Joyce J. Scott. Cobalt, Yellow Circles, 2010. Glass beads & threads

9. Oletha DeVane: Prospect 2: Joyce Scott and Nick Cave

Oletha DeVane is a prolific local artist and is currently the head of visual arts in the upper school at McDonogh School in Owings Mills. For DeVane, naming her favorite exhibit of the year was easy: “Prospect 2: Joyce Scott and Nick Cave at Tulane University’s Newcomb Gallery. Joyce’s work is challenging, provocative, and her ability to engage audiences is tremendous. The work intersects social and political concerns about race and culture and it’s one of the best shows I’ve seen of her work in a long time. Nick Cave’s work was more whimsical, and both were beautifully crafted.”

Full Color / Look Book

10. Alex Ebstein: Full Color/ Look Book at Current Space

Alex Ebstein is an artist, writer, curator and co-director of Nudashank Gallery in Baltimore.

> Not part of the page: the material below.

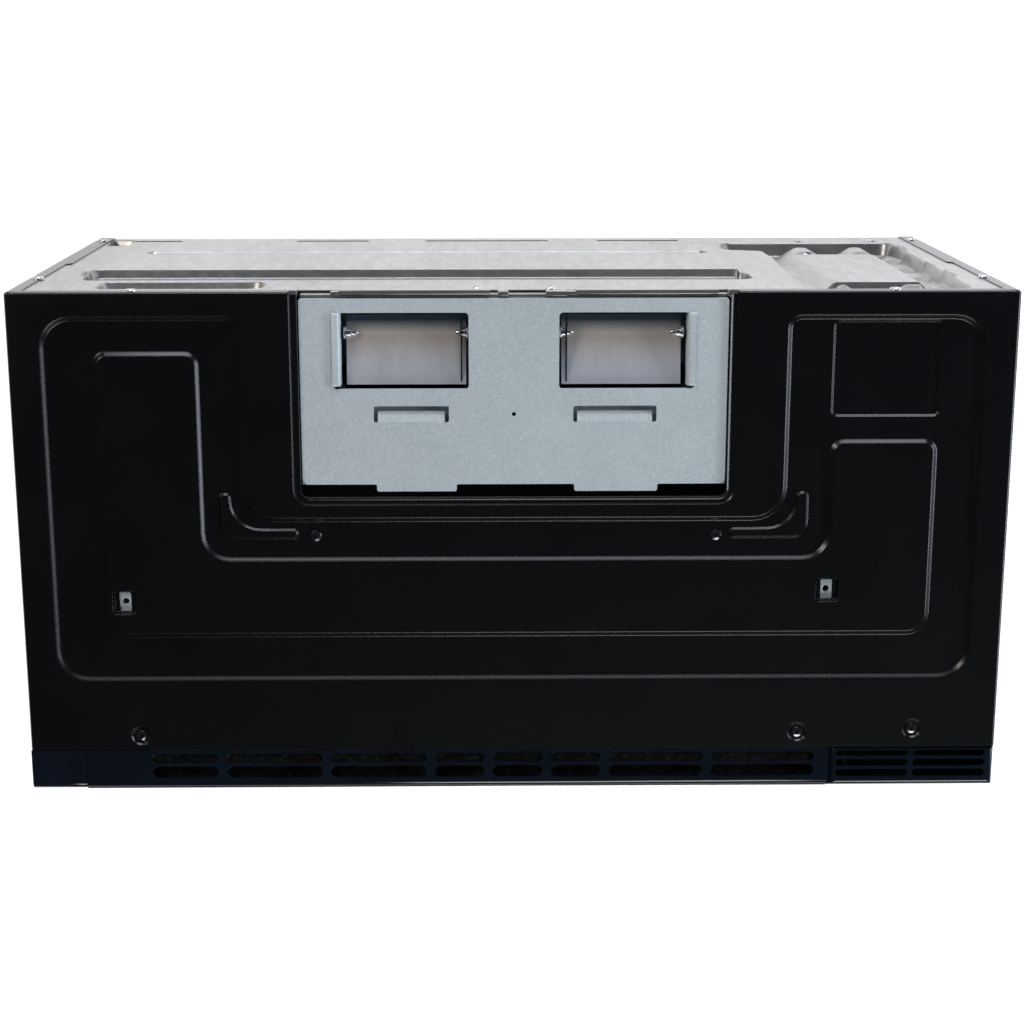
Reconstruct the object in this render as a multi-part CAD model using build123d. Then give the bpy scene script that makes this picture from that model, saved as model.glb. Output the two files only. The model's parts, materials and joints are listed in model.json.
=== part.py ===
from build123d import *
import math
import os

os.makedirs("parts", exist_ok=True)

# Millimetres. +X right as seen from the front, -Y front, +Z up. "Depth" is measured
# forwards from the wall plane. The origin is under the middle of the whole outline.

# ------------------------------------------------------------ whole machine
CASE_WIDTH = 759.0  # across the wrapper's sides
CASE_HEIGHT = 417.0  # underside to the top sheet
CASE_DEPTH = 393.7  # wall plane to the face of the vent grille
HANDLE_REACH = 41.0  # handle proud of the door face
WRAP_DEPTH = 361.0  # wall plane to the wrapper's front edge
SHEET = 1.0  # wrapper, back panel, base and front plate
FIT = 0.3  # between pieces that lie side by side
RUNNING_FIT = 0.06  # radial, shafts in their bores
SEAM = 2.3  # between the mouldings of the front

# ------------------------------------------------------------ fasteners
SCREW_HEAD_R = 4.5
SCREW_HEAD_H = 1.9
SCREW_SHANK_R = 1.8
SCREW_LENGTH = 8.0
SCREW_HOLE_R = 2.1
NUT_THREAD_R = 2.6  # quarter-inch cabinet bolt, tapped
NUT_COLLAR_R = 5.2
NUT_COLLAR_H = 7.0
NUT_PLATE = 24.0
NUT_PLATE_T = 2.0

# ------------------------------------------------------------ wrapper
WRAP_BEND = 3.0
REAR_SET = 2.2  # rear flanges ahead of the wall plane
REAR_FLANGE = 14.5
TOP_FLANGE = 14.0
FLANGE_NOTCH_Z = 217.0
FLANGE_NOTCH = 4.0
PRESS_DEPTH = 3.0  # large recess in the top
PRESS_SLOPE = 4.5
RECESS_SIDE = 23.5  # recess edge in from the case side
RECESS_BACK = 19.5
RECESS_FRONT = 305.0
RECESS_CORNER = 25.0
RECESS_NECK_HALF = 205.0
RECESS_NECK_DEPTH = 174.0
NECK_CORNER = 22.0
ISLAND_LEFT_SET = 39.0  # raised island in from the recess edge
ISLAND_LEFT_W = 81.0
ISLAND_LEFT_BACK = 46.0
ISLAND_RIGHT_SET = 33.0
ISLAND_RIGHT_W = 83.0
ISLAND_RIGHT_BACK = 114.0
ISLAND_FRONT_SET = 35.0
ISLAND_STRIP = 65.0
ISLAND_CORNER = 18.0
ISLAND_TIP_CORNER = 11.0
POCKET_BACK = 24.0
POCKET_FRONT = 98.0
POCKET_EXTRA = 1.8
POCKET_CORNER = 5.0
CORNER_PAD_SET = 4.5  # raised corner pads beside the blower bay
CORNER_PAD_W = 8.0
CORNER_PAD_X = 162.0
CORNER_PAD_BACK = 158.0
CORNER_PAD_H = 1.6
CORNER_PAD_SLOPE = 1.6
WELL_SIZE = 19.0  # cabinet bolt wells
WELL_DEPTH = 4.0
WELL_CORNER = 3.5
WELL_SLOPE = 1.2
WELL_WINDOW_X = 9.0
WELL_WINDOW_Y = 15.0
BOLT_PLACES = [(-300.3, 241.1), (242.1, 232.9)]
RECESS_SCREWS = [(-152.0, 189.0), (155.0, 189.0)]
DIMPLE_SCREWS = [(-292.6, 349.4), (222.9, 348.5), (313.4, 346.0)]
DIMPLE_R = 8.0
DIMPLE_DEPTH = 2.0
DIMPLE_SLOPE = 2.2
BAY_HALF = 162.4  # cut-out round the blower plate
BAY_FRONT = 158.8
BAY_CORNER = 6.0
BEAD_W = 6.0
BEAD_DEPTH = 1.4

# ------------------------------------------------------------ back panel
PAD_LEFT = -346.0
PAD_RIGHT = 184.0
PAD_BOTTOM = 104.0
PAD_TOP = 281.0
PAD_SLOPE = 3.0
PAD_CORNER = 12.0
LEDGE_LEFT = -330.0
LEDGE_RIGHT = 188.0
LEDGE_BOTTOM = 284.0
LEDGE_TOP = 364.0
LEDGE_DEPTH = 6.0
LEDGE_SLOPE = 4.0
LEDGE_CORNER = 14.0
GROOVE_LEFT = -314.0
GROOVE_RIGHT = -190.0
GROOVE_BOTTOM = 373.0
GROOVE_TOP = 397.0
GROOVE_DEPTH = 3.5
RIB_LEFT = -311.0
RIB_RIGHT = 167.0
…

According to Ebstein, the best exhibit of the year was Full Color / Look Book, two simultaneous and complementary shows at Current. “Full Color included collaborative and individual works by John Bohl, Bettina Yung, and Justin Kelly, all of which veered into the colder digital color spectrum, along with an eighties’ graphic sensibility,” says Ebstein. “Elena Johnston and Russell Hite’s Look Book consisted of collages and mixed media works on paper that shared a retro, tribal theme and summery palette. In both exhibitions, the works were so conceptually well-grouped that individual hands blended into collective style. These two shows separately emphasized the collaboration and aesthetic cohesion that comes from close working relationships and shared studio space.”